US officials also tried to control the narrative regarding the massacre, lying in at least one instance to Indians congregated at Cheyenne River about why women and children had been killed. Capt. Joseph Henry Hurst told the crowd that the barrage from the Hotchkiss and Gatling guns were intended for the five hundred hostile Brulés coming up Wounded Knee Creek toward the shooting, not the women and children fleeing for their lives; this was not true. The army would not admit the nature of the slaughter for fear of inspiring more resentment. Letter writing gave Lakotas a way to tell their own story, defend themselves, and kept themselves informed from sources outside US government control.

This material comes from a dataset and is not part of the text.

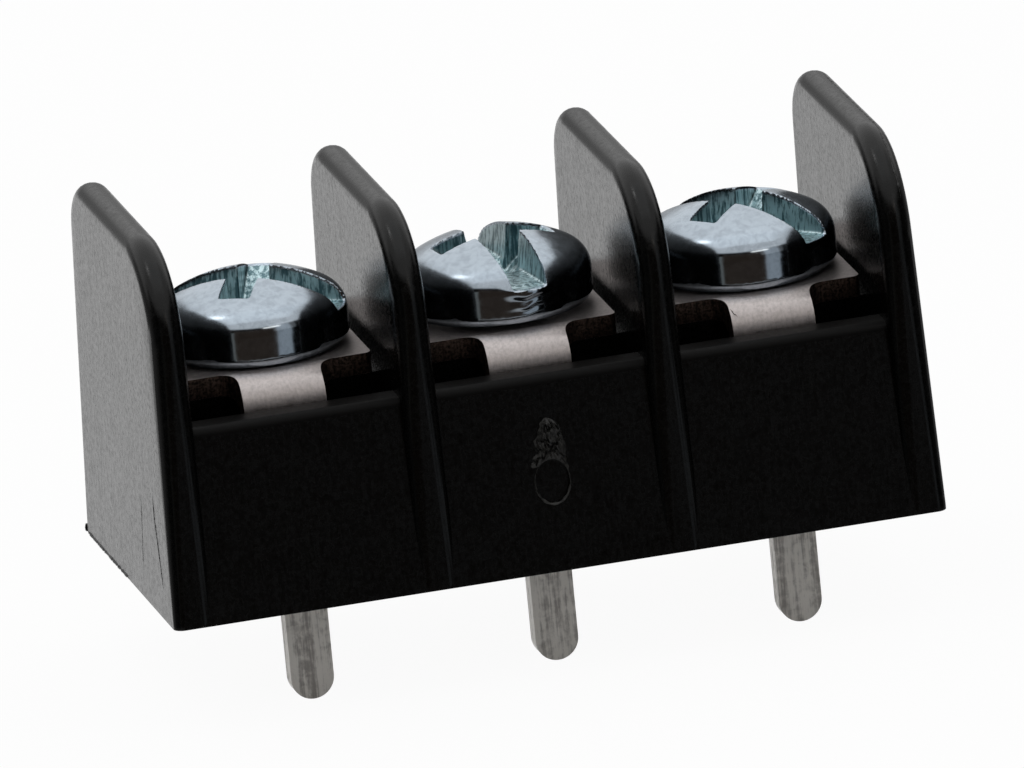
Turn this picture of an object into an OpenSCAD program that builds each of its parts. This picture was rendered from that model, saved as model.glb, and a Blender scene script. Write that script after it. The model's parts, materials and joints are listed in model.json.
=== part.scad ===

Two Strike received letters from Indians at the Lower Brule Reservation and from “a young man from Standing Rock,” asking about the rumors of additional trouble. He told them that the Rosebud Brulés “were not going to make any more trouble and they must not pay attention to such talk. This talk gives me much trouble and I do not like it.” Other Lakota believers expressed their disappointment, writing that the true nature of their religion was never understood by whites and their US government. A group of Lakota headmen, who were about to head off as part of a delegation to Washington, DC, agreed to speak with the Washington Evening Star in late January. They knew the newspaper was published in the nation’s capital and hoped that politicians would read their side of the story. Big Road told the reporter that many Americans did not understand the movement “because the truth had not been told” to them.